>> start MATERIAL

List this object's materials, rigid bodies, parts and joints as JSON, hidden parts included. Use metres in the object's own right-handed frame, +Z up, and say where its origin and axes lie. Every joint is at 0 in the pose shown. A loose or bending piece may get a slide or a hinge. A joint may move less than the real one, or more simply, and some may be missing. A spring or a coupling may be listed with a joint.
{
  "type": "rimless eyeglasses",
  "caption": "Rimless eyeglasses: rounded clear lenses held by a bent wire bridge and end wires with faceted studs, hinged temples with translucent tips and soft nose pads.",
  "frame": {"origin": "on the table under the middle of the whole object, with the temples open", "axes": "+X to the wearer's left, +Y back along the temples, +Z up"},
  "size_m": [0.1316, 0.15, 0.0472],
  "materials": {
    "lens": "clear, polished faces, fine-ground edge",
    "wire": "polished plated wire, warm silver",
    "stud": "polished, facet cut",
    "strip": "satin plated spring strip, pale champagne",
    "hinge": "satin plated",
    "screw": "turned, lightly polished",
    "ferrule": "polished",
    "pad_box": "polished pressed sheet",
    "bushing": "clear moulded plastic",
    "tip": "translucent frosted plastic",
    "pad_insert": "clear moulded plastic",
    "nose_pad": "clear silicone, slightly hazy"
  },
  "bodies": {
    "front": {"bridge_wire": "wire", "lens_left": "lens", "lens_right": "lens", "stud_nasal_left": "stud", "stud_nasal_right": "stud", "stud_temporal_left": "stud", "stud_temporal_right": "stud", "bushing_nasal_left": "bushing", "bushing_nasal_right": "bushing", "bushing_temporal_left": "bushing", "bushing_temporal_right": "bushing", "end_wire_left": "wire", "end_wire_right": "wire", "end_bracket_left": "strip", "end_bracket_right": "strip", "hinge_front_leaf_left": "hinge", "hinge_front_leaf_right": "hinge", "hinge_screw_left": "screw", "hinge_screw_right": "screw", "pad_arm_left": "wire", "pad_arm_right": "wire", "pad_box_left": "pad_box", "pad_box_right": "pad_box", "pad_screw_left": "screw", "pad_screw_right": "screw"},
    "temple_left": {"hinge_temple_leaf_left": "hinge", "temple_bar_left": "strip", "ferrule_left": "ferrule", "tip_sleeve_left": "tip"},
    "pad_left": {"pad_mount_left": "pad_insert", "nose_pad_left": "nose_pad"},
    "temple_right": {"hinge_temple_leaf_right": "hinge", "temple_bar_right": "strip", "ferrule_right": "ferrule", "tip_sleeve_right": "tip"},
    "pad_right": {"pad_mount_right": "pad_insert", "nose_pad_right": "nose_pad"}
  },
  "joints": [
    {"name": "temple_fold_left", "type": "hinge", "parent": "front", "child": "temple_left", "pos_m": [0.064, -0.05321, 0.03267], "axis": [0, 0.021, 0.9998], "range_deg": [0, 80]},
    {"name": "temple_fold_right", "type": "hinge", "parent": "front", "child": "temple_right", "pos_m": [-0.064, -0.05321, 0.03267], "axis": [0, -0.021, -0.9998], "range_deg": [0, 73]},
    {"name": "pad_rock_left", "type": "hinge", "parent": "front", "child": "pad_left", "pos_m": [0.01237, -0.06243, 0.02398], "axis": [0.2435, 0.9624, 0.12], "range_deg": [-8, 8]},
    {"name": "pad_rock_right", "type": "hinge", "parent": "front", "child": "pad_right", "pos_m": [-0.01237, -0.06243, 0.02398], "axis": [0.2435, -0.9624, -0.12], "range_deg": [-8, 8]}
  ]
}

>> end MATERIAL

PROBLEM DESCRIPTION — Reproduce the listing above word for word.

FULL ANSWER —
List this object's materials, rigid bodies, parts and joints as JSON, hidden parts included. Use metres in the object's own right-handed frame, +Z up, and say where its origin and axes lie. Every joint is at 0 in the pose shown. A loose or bending piece may get a slide or a hinge. A joint may move less than the real one, or more simply, and some may be missing. A spring or a coupling may be listed with a joint.
{
  "type": "rimless eyeglasses",
  "caption": "Rimless eyeglasses: rounded clear lenses held by a bent wire bridge and end wires with faceted studs, hinged temples with translucent tips and soft nose pads.",
  "frame": {"origin": "on the table under the middle of the whole object, with the temples open", "axes": "+X to the wearer's left, +Y back along the temples, +Z up"},
  "size_m": [0.1316, 0.15, 0.0472],
  "materials": {
    "lens": "clear, polished faces, fine-ground edge",
    "wire": "polished plated wire, warm silver",
    "stud": "polished, facet cut",
    "strip": "satin plated spring strip, pale champagne",
    "hinge": "satin plated",
    "screw": "turned, lightly polished",
    "ferrule": "polished",
    "pad_box": "polished pressed sheet",
    "bushing": "clear moulded plastic",
    "tip": "translucent frosted plastic",
    "pad_insert": "clear moulded plastic",
    "nose_pad": "clear silicone, slightly hazy"
  },
  "bodies": {
    "front": {"bridge_wire": "wire", "lens_left": "lens", "lens_right": "lens", "stud_nasal_left": "stud", "stud_nasal_right": "stud", "stud_temporal_left": "stud", "stud_temporal_right": "stud", "bushing_nasal_left": "bushing", "bushing_nasal_right": "bushing", "bushing_temporal_left": "bushing", "bushing_temporal_right": "bushing", "end_wire_left": "wire", "end_wire_right": "wire", "end_bracket_left": "strip", "end_bracket_right": "strip", "hinge_front_leaf_left": "hinge", "hinge_front_leaf_right": "hinge", "hinge_screw_left": "screw", "hinge_screw_right": "screw", "pad_arm_left": "wire", "pad_arm_right": "wire", "pad_box_left": "pad_box", "pad_box_right": "pad_box", "pad_screw_left": "screw", "pad_screw_right": "screw"},
    "temple_left": {"hinge_temple_leaf_left": "hinge", "temple_bar_left": "strip", "ferrule_left": "ferrule", "tip_sleeve_left": "tip"},
    "pad_left": {"pad_mount_left": "pad_insert", "nose_pad_left": "nose_pad"},
    "temple_right": {"hinge_temple_leaf_right": "hinge", "temple_bar_right": "strip", "ferrule_right": "ferrule", "tip_sleeve_right": "tip"},
    "pad_right": {"pad_mount_right": "pad_insert", "nose_pad_right": "nose_pad"}
  },
  "joints": [
    {"name": "temple_fold_left", "type": "hinge", "parent": "front", "child": "temple_left", "pos_m": [0.064, -0.05321, 0.03267], "axis": [0, 0.021, 0.9998], "range_deg": [0, 80]},
    {"name": "temple_fold_right", "type": "hinge", "parent": "front", "child": "temple_right", "pos_m": [-0.064, -0.05321, 0.03267], "axis": [0, -0.021, -0.9998], "range_deg": [0, 73]},
    {"name": "pad_rock_left", "type": "hinge", "parent": "front", "child": "pad_left", "pos_m": [0.01237, -0.06243, 0.02398], "axis": [0.2435, 0.9624, 0.12], "range_deg": [-8, 8]},
    {"name": "pad_rock_right", "type": "hinge", "parent": "front", "child": "pad_right", "pos_m": [-0.01237, -0.06243, 0.02398], "axis": [0.2435, -0.9624, -0.12], "range_deg": [-8, 8]}
  ]
}